To taste, both gorditas were ok, nothing extraordinary, but it was good enough. The corn tortillas were crunchy, which was nice. The flour tortillas were a bit soggy here and there, which is too bad. When able to bite into the tortilla as intended, you were getting a nice combination of texture: soft bread, melty cheese, crunchy taco, tender meat. But they need to rethink their presentation: by putting them on a bed of lettuce, you only create steam and you make the tortillas soggy. Same with putting them on top of some of the re-fried beans. Lack of attention to detail, or a lack of understanding of physics, damaged their overall honest effort.
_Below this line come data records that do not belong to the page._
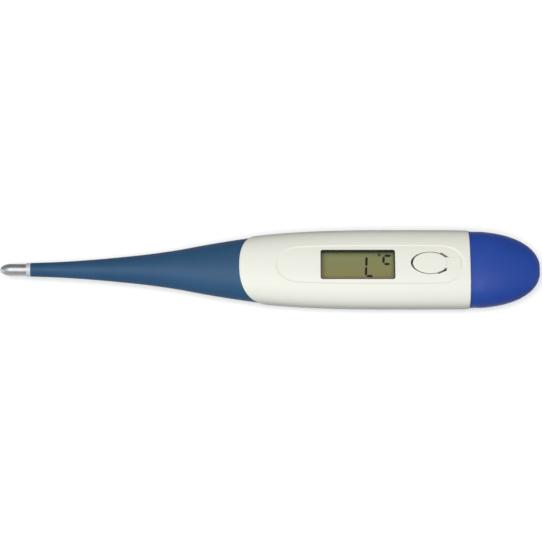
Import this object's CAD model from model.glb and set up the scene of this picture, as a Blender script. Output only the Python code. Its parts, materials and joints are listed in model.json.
"""Looks of a clinical digital thermometer with a flexible stem.

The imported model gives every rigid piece.  This script gives each piece its material, and adds the
rubber stem as one smooth skin that bends from hinge to hinge with the two wires inside it.  The
floor, the lights and the camera come last.  Blender works in metres.  The stem is laid out in
millimetres, by distance from the metal tip.
"""

import json
import math

import bmesh
import bpy
import numpy as np
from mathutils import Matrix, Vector

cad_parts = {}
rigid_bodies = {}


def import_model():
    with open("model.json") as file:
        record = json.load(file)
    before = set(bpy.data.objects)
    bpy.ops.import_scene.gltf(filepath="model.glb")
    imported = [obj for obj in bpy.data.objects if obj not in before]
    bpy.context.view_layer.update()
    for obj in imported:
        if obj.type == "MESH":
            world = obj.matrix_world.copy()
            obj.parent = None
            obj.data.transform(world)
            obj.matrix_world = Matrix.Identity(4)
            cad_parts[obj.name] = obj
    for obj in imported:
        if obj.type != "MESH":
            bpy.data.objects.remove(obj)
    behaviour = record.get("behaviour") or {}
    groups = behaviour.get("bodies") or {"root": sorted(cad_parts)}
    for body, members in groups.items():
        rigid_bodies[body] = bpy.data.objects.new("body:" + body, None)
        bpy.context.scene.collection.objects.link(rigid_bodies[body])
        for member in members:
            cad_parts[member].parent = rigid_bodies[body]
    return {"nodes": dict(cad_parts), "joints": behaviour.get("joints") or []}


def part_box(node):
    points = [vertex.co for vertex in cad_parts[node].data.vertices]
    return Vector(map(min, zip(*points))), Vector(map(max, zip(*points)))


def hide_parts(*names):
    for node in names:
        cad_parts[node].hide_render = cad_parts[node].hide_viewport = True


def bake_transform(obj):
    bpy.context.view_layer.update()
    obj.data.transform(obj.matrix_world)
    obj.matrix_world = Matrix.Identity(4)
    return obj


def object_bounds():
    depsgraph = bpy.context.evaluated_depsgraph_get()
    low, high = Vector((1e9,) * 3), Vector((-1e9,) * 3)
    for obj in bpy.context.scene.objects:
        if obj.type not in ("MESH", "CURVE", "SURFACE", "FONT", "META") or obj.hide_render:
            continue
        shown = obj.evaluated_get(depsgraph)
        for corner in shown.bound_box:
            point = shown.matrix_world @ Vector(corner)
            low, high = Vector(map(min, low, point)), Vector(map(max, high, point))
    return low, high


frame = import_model()
cad_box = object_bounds()
nodes = frame["nodes"]
scene = bpy.context.scene

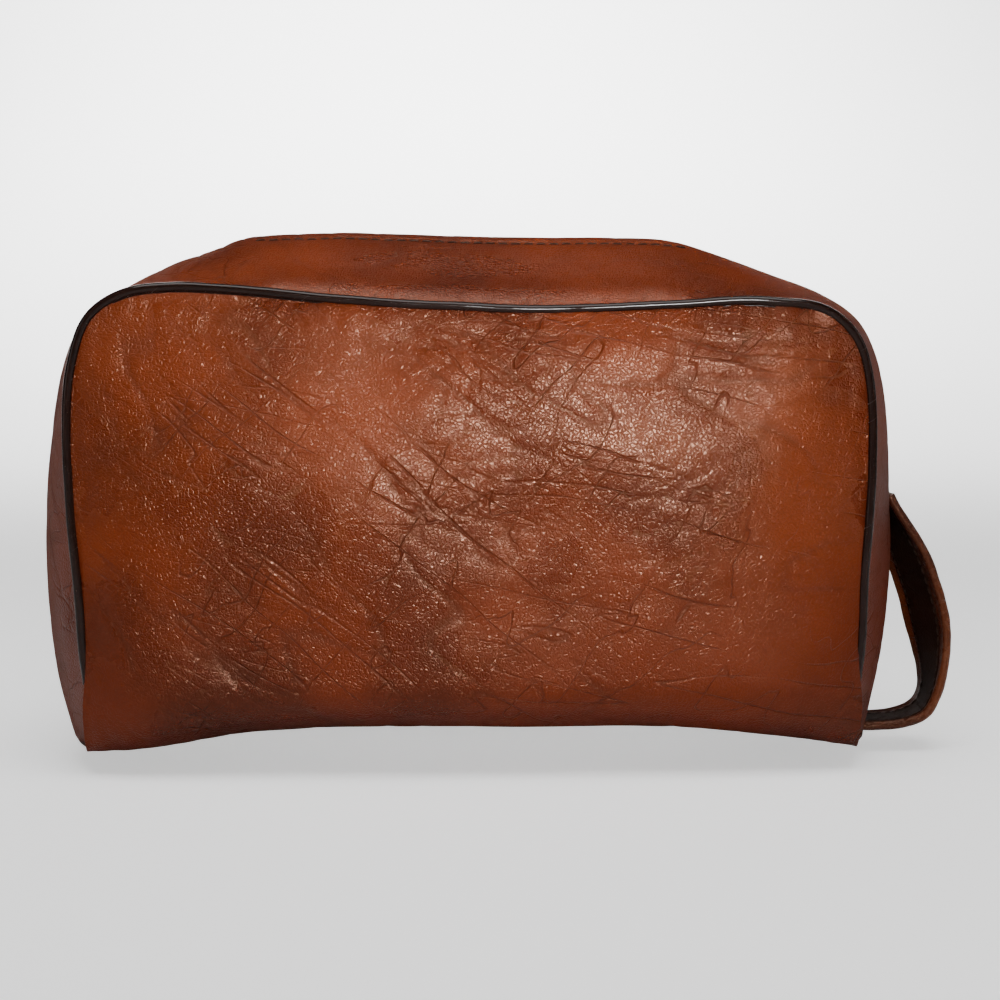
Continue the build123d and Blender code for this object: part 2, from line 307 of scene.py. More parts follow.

As for the sides, the rice was a tad overcooked and a little bland, but inoffensive. The beans were topped with lots of cheese, and as it is custom is lots of Mexican-like restaurants, it was more of a bean paste than beans.
For my part I ordered a bowl of their Texas Red Hot Chili. Along with the Con Carne and Vegetarian, the Red Hot was a staple of Mexicali’s menu. To accompany its bowl of chili, Feleena’s Cantina offers either tortilla chips or garlic bread, the latter of which I chose.
The bowl of chili arrived piping hot, having just been broiled to melt the cheddar topping the chili. It had a nice, dark red color, a great aroma – very appetizing. The chili itself was mostly made of nice chunks of beef, fairly big, braised with onions, chiles and spices. The meat was tender, hearty.
The chili had a nice thickness and a rich flavour. There was a little heat to the dish, but nothing that I would qualify as Red Hot. Perhaps the Red is for the colour and the Hot is for the temperature! I ate the chili with enthusiasim, the garlic bread was good, nicely toasted, though it could have been more garlicky.
It was an enjoyable chili, though I thought the portion was a little small. Thankfully, I knew Mel wouldn’t eat all of her food!
Feleena’s Cantina will not revolutionize the Tex-Mex cuisine, but it was as good as Mexicali’s ever was. There will be better days than others, but if you get in at the right time, you will get enough bang for your pesos.